## EXERCISE DIRECTIONS
Go through the records and extract every line with the word "seal".

## RAW RECORDS
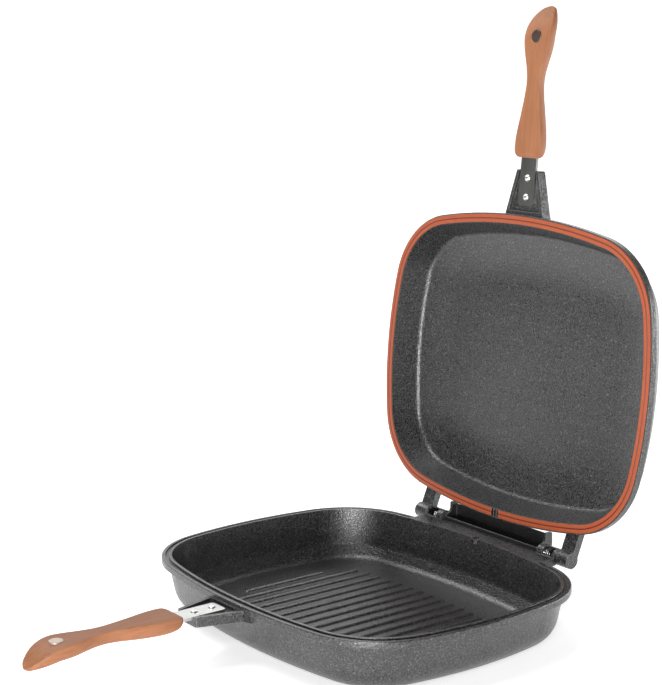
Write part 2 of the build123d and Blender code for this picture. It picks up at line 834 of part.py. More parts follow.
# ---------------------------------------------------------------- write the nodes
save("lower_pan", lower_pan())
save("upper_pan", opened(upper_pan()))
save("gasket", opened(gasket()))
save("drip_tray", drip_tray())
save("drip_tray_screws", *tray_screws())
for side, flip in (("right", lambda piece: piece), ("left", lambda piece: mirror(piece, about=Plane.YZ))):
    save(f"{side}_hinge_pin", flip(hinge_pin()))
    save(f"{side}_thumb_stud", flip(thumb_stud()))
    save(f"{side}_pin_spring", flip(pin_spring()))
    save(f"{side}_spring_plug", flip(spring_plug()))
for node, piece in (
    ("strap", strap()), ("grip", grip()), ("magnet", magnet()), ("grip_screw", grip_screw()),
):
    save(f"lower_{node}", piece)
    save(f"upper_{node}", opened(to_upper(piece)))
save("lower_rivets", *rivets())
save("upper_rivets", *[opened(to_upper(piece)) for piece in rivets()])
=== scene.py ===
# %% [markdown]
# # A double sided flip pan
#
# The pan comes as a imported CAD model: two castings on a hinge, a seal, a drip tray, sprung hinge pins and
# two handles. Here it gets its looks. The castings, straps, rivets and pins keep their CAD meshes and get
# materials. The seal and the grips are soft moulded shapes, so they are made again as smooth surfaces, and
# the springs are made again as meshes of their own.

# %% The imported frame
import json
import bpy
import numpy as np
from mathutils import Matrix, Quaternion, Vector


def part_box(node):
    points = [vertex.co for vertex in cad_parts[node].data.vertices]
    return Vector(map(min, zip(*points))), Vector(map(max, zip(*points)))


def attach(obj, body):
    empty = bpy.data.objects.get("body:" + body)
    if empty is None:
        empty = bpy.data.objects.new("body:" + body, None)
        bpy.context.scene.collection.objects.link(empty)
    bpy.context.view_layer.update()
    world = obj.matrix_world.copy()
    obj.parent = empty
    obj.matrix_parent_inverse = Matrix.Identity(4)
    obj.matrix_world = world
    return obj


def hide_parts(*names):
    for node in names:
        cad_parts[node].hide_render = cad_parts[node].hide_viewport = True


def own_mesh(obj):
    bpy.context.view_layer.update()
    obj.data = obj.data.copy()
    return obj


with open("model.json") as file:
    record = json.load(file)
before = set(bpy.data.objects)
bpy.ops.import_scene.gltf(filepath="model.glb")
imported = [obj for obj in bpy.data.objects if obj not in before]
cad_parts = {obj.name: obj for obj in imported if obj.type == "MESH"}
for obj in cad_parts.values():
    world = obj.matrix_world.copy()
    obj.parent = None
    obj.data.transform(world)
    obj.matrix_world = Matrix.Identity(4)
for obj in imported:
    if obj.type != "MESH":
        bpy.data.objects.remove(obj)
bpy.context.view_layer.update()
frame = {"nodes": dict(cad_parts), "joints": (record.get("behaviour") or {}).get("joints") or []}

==

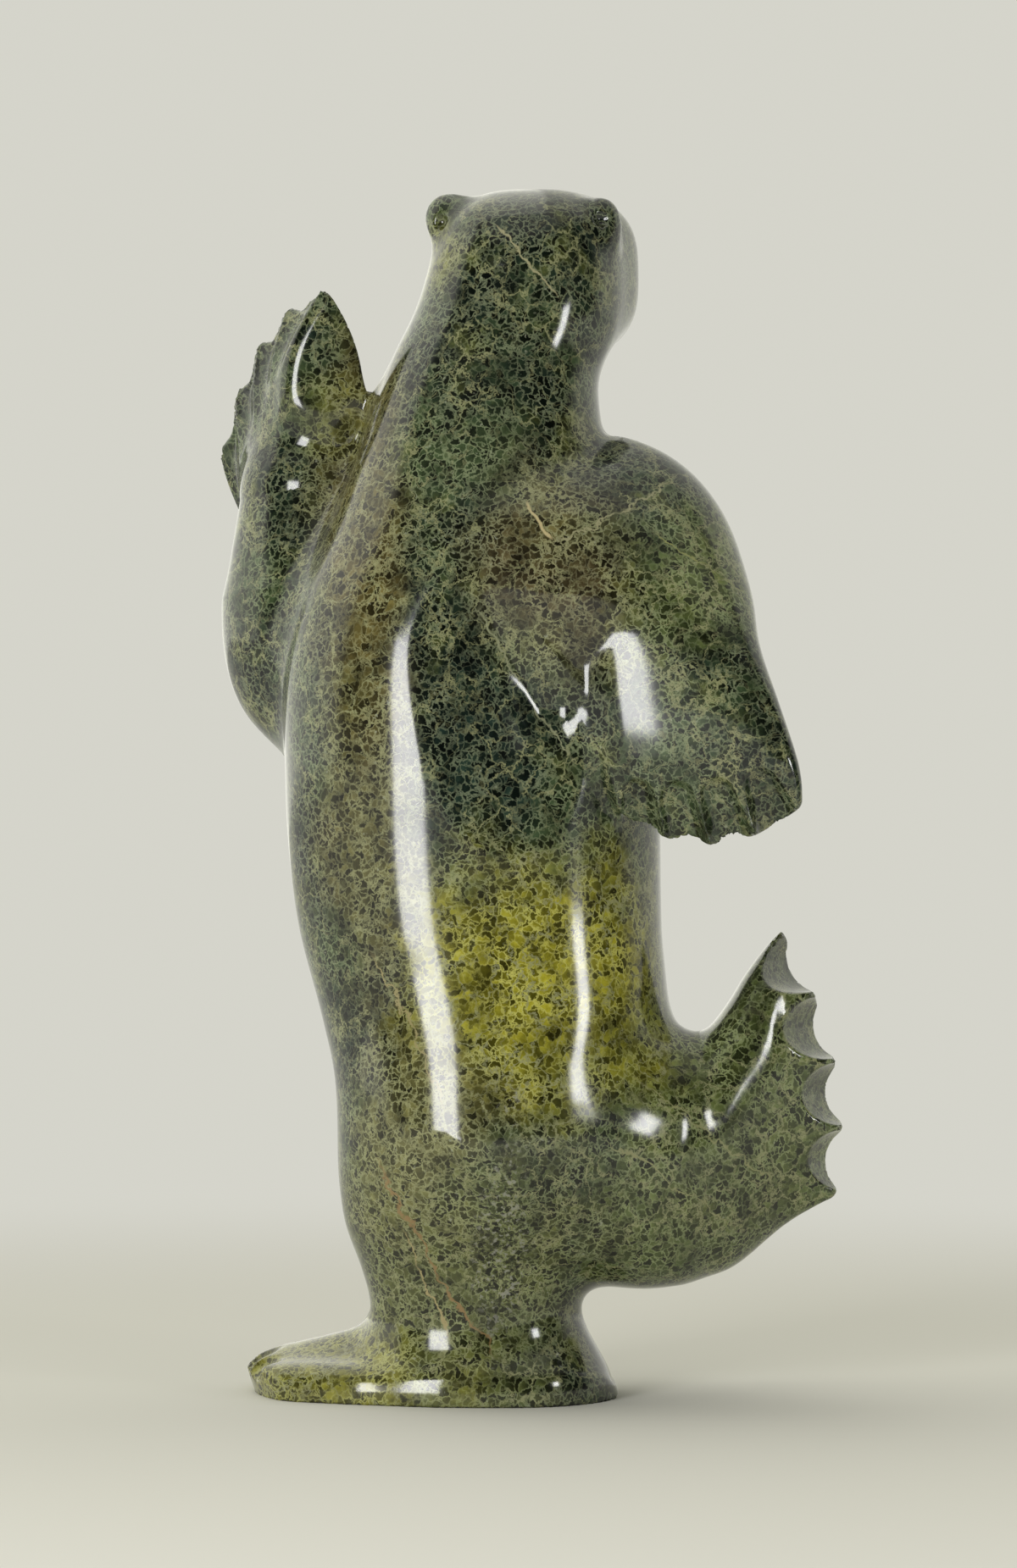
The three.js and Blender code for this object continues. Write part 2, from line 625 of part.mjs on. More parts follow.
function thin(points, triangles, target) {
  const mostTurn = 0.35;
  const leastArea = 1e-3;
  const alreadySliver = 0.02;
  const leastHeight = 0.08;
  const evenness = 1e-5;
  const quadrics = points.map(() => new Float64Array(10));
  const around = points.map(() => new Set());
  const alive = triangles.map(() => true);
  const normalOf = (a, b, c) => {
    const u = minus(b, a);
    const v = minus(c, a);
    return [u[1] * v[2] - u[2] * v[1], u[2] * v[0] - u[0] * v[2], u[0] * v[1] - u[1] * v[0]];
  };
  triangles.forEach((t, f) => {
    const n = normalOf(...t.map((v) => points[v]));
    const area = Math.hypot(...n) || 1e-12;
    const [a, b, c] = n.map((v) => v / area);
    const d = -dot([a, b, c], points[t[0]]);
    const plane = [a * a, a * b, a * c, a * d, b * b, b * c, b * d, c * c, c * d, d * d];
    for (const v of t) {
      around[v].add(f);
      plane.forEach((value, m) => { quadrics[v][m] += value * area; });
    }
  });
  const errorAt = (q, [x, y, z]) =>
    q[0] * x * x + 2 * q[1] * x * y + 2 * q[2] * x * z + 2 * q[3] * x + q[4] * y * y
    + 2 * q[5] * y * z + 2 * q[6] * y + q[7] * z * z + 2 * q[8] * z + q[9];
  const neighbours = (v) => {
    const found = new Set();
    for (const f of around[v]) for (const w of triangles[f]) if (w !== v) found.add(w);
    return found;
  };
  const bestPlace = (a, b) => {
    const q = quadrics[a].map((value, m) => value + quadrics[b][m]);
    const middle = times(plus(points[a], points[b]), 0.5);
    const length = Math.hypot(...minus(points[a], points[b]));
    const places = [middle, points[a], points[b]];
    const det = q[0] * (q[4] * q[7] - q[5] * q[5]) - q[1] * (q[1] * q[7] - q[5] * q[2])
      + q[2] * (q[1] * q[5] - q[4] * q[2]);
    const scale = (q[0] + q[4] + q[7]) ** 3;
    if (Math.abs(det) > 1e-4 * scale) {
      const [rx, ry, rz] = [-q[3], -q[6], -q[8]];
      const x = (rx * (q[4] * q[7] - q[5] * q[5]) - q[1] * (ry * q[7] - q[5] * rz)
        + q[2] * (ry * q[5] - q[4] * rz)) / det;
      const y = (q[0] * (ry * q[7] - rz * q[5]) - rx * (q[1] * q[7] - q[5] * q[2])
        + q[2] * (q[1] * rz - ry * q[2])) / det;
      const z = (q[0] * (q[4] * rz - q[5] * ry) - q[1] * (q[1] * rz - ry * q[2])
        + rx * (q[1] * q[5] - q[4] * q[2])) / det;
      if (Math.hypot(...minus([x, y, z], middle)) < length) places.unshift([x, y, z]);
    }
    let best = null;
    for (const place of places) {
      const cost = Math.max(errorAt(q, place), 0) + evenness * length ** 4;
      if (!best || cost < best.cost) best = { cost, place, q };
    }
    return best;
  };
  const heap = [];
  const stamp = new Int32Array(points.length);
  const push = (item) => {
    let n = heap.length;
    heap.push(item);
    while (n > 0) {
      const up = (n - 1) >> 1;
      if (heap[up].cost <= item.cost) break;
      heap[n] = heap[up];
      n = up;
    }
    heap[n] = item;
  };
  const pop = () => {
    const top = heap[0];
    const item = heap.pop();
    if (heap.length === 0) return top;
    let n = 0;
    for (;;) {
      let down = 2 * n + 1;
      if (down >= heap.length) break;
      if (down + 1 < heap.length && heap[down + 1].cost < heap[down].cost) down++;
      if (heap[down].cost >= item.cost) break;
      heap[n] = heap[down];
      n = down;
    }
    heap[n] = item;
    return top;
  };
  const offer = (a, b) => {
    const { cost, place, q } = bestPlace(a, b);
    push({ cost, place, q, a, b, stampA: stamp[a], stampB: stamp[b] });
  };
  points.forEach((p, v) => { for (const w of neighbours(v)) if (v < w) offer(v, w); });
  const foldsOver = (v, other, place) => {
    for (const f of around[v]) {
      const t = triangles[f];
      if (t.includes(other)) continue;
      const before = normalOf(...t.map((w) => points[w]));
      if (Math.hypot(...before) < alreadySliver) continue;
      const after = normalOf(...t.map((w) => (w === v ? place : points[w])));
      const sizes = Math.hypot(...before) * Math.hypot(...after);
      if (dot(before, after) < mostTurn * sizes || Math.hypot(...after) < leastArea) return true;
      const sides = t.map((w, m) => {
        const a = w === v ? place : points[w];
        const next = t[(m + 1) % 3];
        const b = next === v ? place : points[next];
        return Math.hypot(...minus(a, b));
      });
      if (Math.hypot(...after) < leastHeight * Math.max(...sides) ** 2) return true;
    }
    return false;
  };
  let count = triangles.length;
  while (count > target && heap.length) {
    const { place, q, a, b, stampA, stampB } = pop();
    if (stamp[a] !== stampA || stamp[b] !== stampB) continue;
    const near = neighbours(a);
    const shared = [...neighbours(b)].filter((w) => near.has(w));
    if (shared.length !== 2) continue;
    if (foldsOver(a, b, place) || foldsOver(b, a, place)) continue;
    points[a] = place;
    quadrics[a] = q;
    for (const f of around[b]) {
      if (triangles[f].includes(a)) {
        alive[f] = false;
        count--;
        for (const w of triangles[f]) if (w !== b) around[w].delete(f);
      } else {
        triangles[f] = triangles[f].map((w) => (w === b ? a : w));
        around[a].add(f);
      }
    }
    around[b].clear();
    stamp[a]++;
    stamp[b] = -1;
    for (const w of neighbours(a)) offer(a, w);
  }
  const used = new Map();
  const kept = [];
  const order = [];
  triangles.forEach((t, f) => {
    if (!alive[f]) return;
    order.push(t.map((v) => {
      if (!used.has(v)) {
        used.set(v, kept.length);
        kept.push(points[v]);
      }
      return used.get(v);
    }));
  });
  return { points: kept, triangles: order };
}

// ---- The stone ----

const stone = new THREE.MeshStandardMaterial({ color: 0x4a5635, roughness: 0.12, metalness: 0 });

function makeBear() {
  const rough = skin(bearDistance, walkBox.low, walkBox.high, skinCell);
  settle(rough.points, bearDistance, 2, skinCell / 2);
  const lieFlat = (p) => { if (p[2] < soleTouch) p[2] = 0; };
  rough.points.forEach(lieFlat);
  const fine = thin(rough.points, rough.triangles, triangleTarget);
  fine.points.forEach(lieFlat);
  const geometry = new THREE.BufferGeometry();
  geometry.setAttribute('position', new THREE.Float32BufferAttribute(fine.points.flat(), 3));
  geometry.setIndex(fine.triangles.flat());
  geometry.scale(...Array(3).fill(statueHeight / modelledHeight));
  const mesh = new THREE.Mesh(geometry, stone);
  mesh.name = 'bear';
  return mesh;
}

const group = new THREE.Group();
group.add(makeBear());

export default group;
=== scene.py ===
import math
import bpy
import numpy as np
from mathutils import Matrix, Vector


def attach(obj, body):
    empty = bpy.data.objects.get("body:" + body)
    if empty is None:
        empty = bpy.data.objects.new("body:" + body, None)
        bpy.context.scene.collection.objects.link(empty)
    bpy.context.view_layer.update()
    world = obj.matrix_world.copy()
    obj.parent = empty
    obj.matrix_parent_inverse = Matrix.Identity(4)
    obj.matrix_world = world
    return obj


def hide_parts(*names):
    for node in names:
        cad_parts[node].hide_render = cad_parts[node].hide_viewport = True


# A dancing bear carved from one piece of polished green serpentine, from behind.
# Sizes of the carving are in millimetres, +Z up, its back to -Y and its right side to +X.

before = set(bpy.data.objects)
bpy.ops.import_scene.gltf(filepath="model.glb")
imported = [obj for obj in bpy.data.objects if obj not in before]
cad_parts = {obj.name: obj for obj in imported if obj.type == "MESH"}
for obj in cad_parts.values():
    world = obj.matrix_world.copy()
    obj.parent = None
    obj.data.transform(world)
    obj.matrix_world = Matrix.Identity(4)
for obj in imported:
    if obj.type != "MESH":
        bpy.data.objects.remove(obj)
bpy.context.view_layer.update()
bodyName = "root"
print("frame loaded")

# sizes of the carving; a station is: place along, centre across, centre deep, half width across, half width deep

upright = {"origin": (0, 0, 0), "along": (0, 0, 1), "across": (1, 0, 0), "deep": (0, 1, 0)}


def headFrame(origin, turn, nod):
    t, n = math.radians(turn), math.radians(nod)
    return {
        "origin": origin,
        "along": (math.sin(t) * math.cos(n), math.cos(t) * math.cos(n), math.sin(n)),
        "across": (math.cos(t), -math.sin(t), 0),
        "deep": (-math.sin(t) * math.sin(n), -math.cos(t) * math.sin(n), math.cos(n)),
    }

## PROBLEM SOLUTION
# The pan comes as a imported CAD model: two castings on a hinge, a seal, a drip tray, sprung hinge pins and
# materials. The seal and the grips are soft moulded shapes, so they are made again as smooth surfaces, and